## [Data provided]

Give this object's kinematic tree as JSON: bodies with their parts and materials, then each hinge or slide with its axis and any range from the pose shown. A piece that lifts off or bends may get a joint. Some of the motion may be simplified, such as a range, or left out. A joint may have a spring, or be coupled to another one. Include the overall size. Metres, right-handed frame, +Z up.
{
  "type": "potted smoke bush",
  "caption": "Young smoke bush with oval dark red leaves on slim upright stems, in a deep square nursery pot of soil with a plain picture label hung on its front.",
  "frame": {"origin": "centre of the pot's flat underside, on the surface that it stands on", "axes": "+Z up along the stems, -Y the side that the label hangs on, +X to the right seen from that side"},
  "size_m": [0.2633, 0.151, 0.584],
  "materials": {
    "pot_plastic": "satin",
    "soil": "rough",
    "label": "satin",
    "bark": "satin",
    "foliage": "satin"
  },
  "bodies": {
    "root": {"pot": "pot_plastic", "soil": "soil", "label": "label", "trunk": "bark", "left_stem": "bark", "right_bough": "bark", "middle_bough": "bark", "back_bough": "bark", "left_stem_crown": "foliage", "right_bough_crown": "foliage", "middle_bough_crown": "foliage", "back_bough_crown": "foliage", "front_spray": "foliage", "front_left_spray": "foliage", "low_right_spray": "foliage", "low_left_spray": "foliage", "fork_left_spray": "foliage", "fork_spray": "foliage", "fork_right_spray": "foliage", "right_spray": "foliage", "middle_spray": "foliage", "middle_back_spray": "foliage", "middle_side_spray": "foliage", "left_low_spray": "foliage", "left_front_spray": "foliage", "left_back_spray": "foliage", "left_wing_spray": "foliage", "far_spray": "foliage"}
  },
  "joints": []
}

## [Task to carry out]
Set down the material above again, word for word.

## [The answer]
Give this object's kinematic tree as JSON: bodies with their parts and materials, then each hinge or slide with its axis and any range from the pose shown. A piece that lifts off or bends may get a joint. Some of the motion may be simplified, such as a range, or left out. A joint may have a spring, or be coupled to another one. Include the overall size. Metres, right-handed frame, +Z up.
{
  "type": "potted smoke bush",
  "caption": "Young smoke bush with oval dark red leaves on slim upright stems, in a deep square nursery pot of soil with a plain picture label hung on its front.",
  "frame": {"origin": "centre of the pot's flat underside, on the surface that it stands on", "axes": "+Z up along the stems, -Y the side that the label hangs on, +X to the right seen from that side"},
  "size_m": [0.2633, 0.151, 0.584],
  "materials": {
    "pot_plastic": "satin",
    "soil": "rough",
    "label": "satin",
    "bark": "satin",
    "foliage": "satin"
  },
  "bodies": {
    "root": {"pot": "pot_plastic", "soil": "soil", "label": "label", "trunk": "bark", "left_stem": "bark", "right_bough": "bark", "middle_bough": "bark", "back_bough": "bark", "left_stem_crown": "foliage", "right_bough_crown": "foliage", "middle_bough_crown": "foliage", "back_bough_crown": "foliage", "front_spray": "foliage", "front_left_spray": "foliage", "low_right_spray": "foliage", "low_left_spray": "foliage", "fork_left_spray": "foliage", "fork_spray": "foliage", "fork_right_spray": "foliage", "right_spray": "foliage", "middle_spray": "foliage", "middle_back_spray": "foliage", "middle_side_spray": "foliage", "left_low_spray": "foliage", "left_front_spray": "foliage", "left_back_spray": "foliage", "left_wing_spray": "foliage", "far_spray": "foliage"}
  },
  "joints": []
}